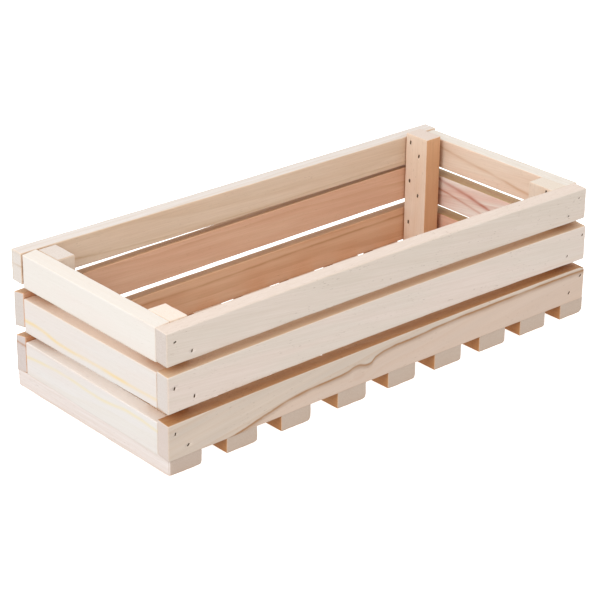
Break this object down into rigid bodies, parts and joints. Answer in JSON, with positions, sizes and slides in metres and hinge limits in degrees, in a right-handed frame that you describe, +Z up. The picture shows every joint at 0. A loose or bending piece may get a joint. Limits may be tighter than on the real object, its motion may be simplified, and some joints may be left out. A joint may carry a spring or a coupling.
{
  "type": "wooden apple crate",
  "caption": "Low open crate of pale sawn softwood: slatted front, rear and ends on corner posts, over a spaced slat floor, fixed with flat brads.",
  "frame": {"origin": "centre of the crate's base, on the surface it stands on", "axes": "+X along the crate's length, +Y across it towards the rear, +Z up"},
  "size_m": [0.4, 0.176, 0.106],
  "materials": {
    "front_slat_wood": "sawn and lightly planed softwood, unfinished",
    "rear_slat_wood": "sawn softwood, unfinished",
    "end_slat_wood": "sawn softwood with pink heartwood streaks, unfinished",
    "post_wood": "sawn softwood, unfinished",
    "floor_slat_wood": "rough-sawn softwood, unfinished",
    "brad_steel": "dull wire"
  },
  "bodies": {
    "root": {"front_slat_bottom": "front_slat_wood", "front_slat_middle": "front_slat_wood", "front_slat_top": "front_slat_wood", "rear_slat_bottom": "rear_slat_wood", "rear_slat_middle": "rear_slat_wood", "rear_slat_top": "rear_slat_wood", "left_end_slat_bottom": "end_slat_wood", "left_end_slat_middle": "end_slat_wood", "left_end_slat_top": "end_slat_wood", "right_end_slat_bottom": "end_slat_wood", "right_end_slat_middle": "end_slat_wood", "right_end_slat_top": "end_slat_wood", "corner_post_front_left": "post_wood", "corner_post_front_right": "post_wood", "corner_post_rear_left": "post_wood", "corner_post_rear_right": "post_wood", "floor_slat_1": "floor_slat_wood", "floor_slat_2": "floor_slat_wood", "floor_slat_3": "floor_slat_wood", "floor_slat_4": "floor_slat_wood", "floor_slat_5": "floor_slat_wood", "floor_slat_6": "floor_slat_wood", "floor_slat_7": "floor_slat_wood", "floor_slat_8": "floor_slat_wood", "floor_slat_9": "floor_slat_wood", "front_slat_brads": "brad_steel", "rear_slat_brads": "brad_steel", "left_post_brads": "brad_steel", "right_post_brads": "brad_steel", "floor_brads": "brad_steel"}
  },
  "joints": []
}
_ _ _ _ _
> **Short task**: Extract the complete listing verbatim.

> **Task answer**:
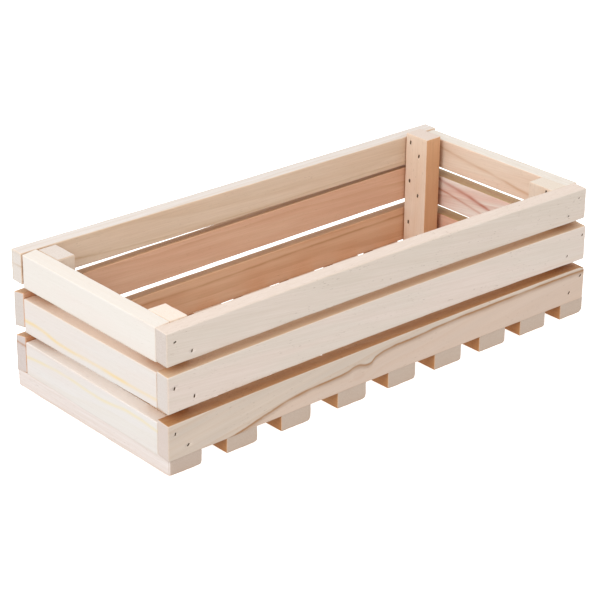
Break this object down into rigid bodies, parts and joints. Answer in JSON, with positions, sizes and slides in metres and hinge limits in degrees, in a right-handed frame that you describe, +Z up. The picture shows every joint at 0. A loose or bending piece may get a joint. Limits may be tighter than on the real object, its motion may be simplified, and some joints may be left out. A joint may carry a spring or a coupling.
{
  "type": "wooden apple crate",
  "caption": "Low open crate of pale sawn softwood: slatted front, rear and ends on corner posts, over a spaced slat floor, fixed with flat brads.",
  "frame": {"origin": "centre of the crate's base, on the surface it stands on", "axes": "+X along the crate's length, +Y across it towards the rear, +Z up"},
  "size_m": [0.4, 0.176, 0.106],
  "materials": {
    "front_slat_wood": "sawn and lightly planed softwood, unfinished",
    "rear_slat_wood": "sawn softwood, unfinished",
    "end_slat_wood": "sawn softwood with pink heartwood streaks, unfinished",
    "post_wood": "sawn softwood, unfinished",
    "floor_slat_wood": "rough-sawn softwood, unfinished",
    "brad_steel": "dull wire"
  },
  "bodies": {
    "root": {"front_slat_bottom": "front_slat_wood", "front_slat_middle": "front_slat_wood", "front_slat_top": "front_slat_wood", "rear_slat_bottom": "rear_slat_wood", "rear_slat_middle": "rear_slat_wood", "rear_slat_top": "rear_slat_wood", "left_end_slat_bottom": "end_slat_wood", "left_end_slat_middle": "end_slat_wood", "left_end_slat_top": "end_slat_wood", "right_end_slat_bottom": "end_slat_wood", "right_end_slat_middle": "end_slat_wood", "right_end_slat_top": "end_slat_wood", "corner_post_front_left": "post_wood", "corner_post_front_right": "post_wood", "corner_post_rear_left": "post_wood", "corner_post_rear_right": "post_wood", "floor_slat_1": "floor_slat_wood", "floor_slat_2": "floor_slat_wood", "floor_slat_3": "floor_slat_wood", "floor_slat_4": "floor_slat_wood", "floor_slat_5": "floor_slat_wood", "floor_slat_6": "floor_slat_wood", "floor_slat_7": "floor_slat_wood", "floor_slat_8": "floor_slat_wood", "floor_slat_9": "floor_slat_wood", "front_slat_brads": "brad_steel", "rear_slat_brads": "brad_steel", "left_post_brads": "brad_steel", "right_post_brads": "brad_steel", "floor_brads": "brad_steel"}
  },
  "joints": []
}